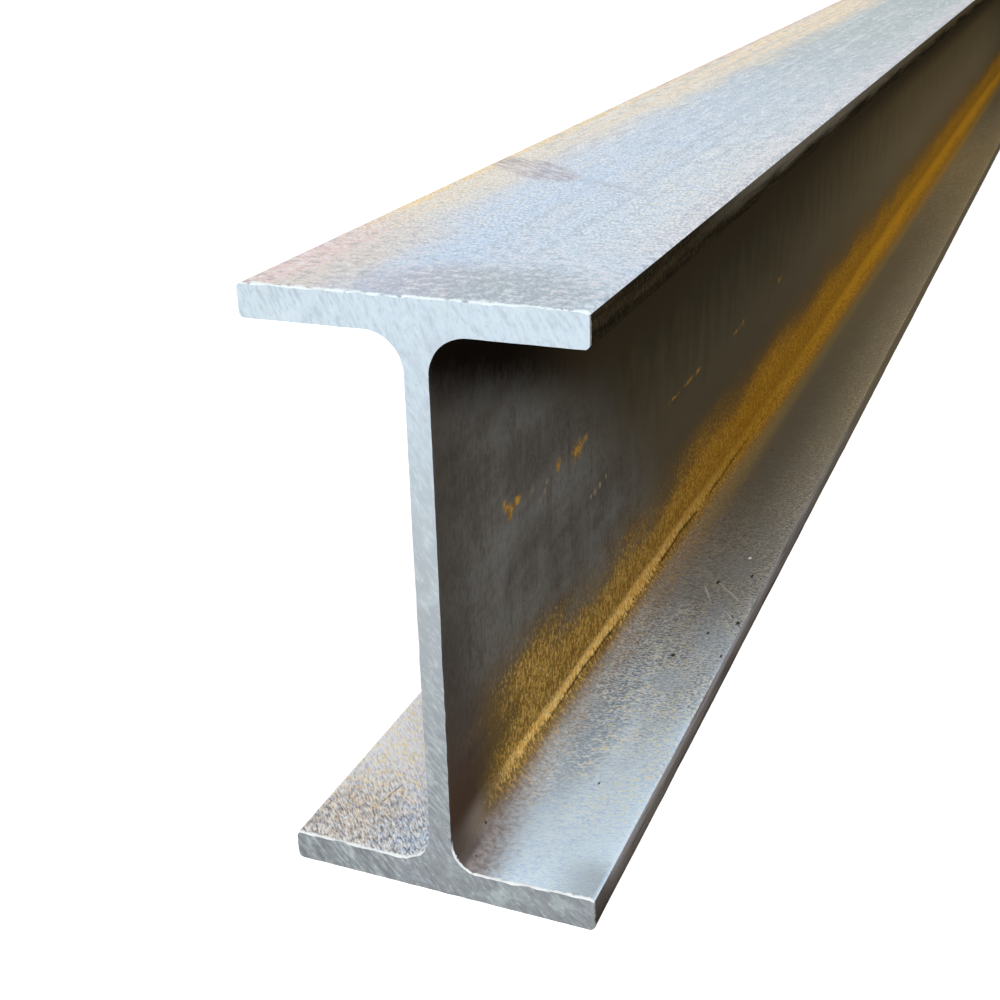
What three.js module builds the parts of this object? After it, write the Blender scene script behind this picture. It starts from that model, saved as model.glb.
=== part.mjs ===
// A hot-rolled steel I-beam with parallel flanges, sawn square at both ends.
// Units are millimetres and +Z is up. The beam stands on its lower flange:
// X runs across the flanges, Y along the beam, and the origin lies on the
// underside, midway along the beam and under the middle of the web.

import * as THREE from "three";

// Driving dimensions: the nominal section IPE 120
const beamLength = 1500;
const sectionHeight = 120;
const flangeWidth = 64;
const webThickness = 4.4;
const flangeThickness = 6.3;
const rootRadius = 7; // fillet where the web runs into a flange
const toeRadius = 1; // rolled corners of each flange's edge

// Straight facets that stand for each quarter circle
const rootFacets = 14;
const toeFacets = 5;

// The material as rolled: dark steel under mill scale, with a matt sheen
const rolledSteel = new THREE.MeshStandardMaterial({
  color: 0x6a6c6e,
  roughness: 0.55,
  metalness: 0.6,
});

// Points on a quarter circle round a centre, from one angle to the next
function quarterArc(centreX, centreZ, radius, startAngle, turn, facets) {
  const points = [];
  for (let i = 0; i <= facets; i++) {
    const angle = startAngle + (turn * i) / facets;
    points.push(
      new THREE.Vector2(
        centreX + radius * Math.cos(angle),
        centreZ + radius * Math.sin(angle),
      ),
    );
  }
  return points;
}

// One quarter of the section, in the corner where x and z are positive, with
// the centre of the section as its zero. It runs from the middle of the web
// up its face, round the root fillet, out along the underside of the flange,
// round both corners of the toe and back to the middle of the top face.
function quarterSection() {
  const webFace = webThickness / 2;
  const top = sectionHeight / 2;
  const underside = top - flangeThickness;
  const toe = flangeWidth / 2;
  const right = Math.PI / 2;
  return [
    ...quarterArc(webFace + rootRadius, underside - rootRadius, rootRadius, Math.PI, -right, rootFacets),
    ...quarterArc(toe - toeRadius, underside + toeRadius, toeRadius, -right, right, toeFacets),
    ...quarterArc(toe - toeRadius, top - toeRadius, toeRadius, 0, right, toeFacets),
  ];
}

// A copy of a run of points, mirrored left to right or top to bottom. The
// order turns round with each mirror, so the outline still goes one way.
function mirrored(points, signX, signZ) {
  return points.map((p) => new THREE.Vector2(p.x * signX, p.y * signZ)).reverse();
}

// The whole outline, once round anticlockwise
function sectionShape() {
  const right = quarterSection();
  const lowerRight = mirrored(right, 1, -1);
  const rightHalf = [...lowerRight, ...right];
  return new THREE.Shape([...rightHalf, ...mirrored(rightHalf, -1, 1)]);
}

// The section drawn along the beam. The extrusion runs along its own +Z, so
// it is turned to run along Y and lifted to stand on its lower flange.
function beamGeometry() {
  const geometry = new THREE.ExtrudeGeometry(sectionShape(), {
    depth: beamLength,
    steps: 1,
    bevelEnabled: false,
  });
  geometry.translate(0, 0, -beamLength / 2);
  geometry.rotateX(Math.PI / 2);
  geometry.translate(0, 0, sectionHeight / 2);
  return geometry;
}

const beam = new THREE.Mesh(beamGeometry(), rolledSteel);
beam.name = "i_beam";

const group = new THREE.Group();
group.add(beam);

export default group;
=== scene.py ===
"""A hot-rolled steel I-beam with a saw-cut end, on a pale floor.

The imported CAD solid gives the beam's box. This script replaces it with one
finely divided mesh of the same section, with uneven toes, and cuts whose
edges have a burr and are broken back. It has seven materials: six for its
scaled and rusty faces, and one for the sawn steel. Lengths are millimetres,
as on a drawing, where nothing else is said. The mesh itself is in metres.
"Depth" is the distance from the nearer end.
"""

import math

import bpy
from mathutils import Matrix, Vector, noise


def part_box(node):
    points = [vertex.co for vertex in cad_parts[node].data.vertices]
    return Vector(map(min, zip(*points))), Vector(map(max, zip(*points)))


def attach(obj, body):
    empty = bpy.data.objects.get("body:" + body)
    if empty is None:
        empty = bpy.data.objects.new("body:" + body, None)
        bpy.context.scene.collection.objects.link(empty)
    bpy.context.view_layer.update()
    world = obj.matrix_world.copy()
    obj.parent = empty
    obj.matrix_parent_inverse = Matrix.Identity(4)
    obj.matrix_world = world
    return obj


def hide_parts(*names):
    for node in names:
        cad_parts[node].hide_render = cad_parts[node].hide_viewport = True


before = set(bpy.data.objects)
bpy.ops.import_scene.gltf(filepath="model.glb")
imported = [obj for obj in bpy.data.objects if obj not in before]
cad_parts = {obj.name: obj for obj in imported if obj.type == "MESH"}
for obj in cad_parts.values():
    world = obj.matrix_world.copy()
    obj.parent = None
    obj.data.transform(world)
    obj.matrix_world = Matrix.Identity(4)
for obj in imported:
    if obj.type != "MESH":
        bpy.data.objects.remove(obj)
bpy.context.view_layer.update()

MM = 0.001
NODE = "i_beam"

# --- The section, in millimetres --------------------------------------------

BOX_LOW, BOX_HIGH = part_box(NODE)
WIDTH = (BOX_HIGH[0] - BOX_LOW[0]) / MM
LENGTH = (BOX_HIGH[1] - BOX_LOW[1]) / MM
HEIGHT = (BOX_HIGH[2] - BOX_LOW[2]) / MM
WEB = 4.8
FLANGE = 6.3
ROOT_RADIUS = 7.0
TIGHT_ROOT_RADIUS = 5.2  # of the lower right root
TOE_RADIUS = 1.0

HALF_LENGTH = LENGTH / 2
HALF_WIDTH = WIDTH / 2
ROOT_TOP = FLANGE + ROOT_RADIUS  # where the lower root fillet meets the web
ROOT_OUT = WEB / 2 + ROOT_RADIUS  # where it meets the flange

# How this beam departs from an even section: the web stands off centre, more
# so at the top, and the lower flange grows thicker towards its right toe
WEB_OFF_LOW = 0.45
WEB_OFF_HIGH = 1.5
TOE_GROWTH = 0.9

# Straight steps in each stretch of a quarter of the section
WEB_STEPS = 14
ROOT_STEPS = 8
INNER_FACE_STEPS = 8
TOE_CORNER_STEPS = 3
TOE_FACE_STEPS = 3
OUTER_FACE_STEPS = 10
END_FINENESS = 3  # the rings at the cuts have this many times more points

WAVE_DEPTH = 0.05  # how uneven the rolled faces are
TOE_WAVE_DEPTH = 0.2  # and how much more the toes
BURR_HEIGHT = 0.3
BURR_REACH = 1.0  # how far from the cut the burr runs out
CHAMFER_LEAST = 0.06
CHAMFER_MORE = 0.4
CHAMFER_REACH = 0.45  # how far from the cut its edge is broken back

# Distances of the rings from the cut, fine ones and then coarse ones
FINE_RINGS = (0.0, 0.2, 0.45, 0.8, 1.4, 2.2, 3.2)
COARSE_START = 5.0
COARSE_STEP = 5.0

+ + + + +

Start at the line with "const beam = new", stop at the line with "obj.parent = empty", and return every line in that stretch exactly, those two included.

Finished exercise ::
const beam = new THREE.Mesh(beamGeometry(), rolledSteel);
beam.name = "i_beam";

const group = new THREE.Group();
group.add(beam);

export default group;
=== scene.py ===
"""A hot-rolled steel I-beam with a saw-cut end, on a pale floor.

The imported CAD solid gives the beam's box. This script replaces it with one
finely divided mesh of the same section, with uneven toes, and cuts whose
edges have a burr and are broken back. It has seven materials: six for its
scaled and rusty faces, and one for the sawn steel. Lengths are millimetres,
as on a drawing, where nothing else is said. The mesh itself is in metres.
"Depth" is the distance from the nearer end.
"""

import math

import bpy
from mathutils import Matrix, Vector, noise


def part_box(node):
    points = [vertex.co for vertex in cad_parts[node].data.vertices]
    return Vector(map(min, zip(*points))), Vector(map(max, zip(*points)))


def attach(obj, body):
    empty = bpy.data.objects.get("body:" + body)
    if empty is None:
        empty = bpy.data.objects.new("body:" + body, None)
        bpy.context.scene.collection.objects.link(empty)
    bpy.context.view_layer.update()
    world = obj.matrix_world.copy()
    obj.parent = empty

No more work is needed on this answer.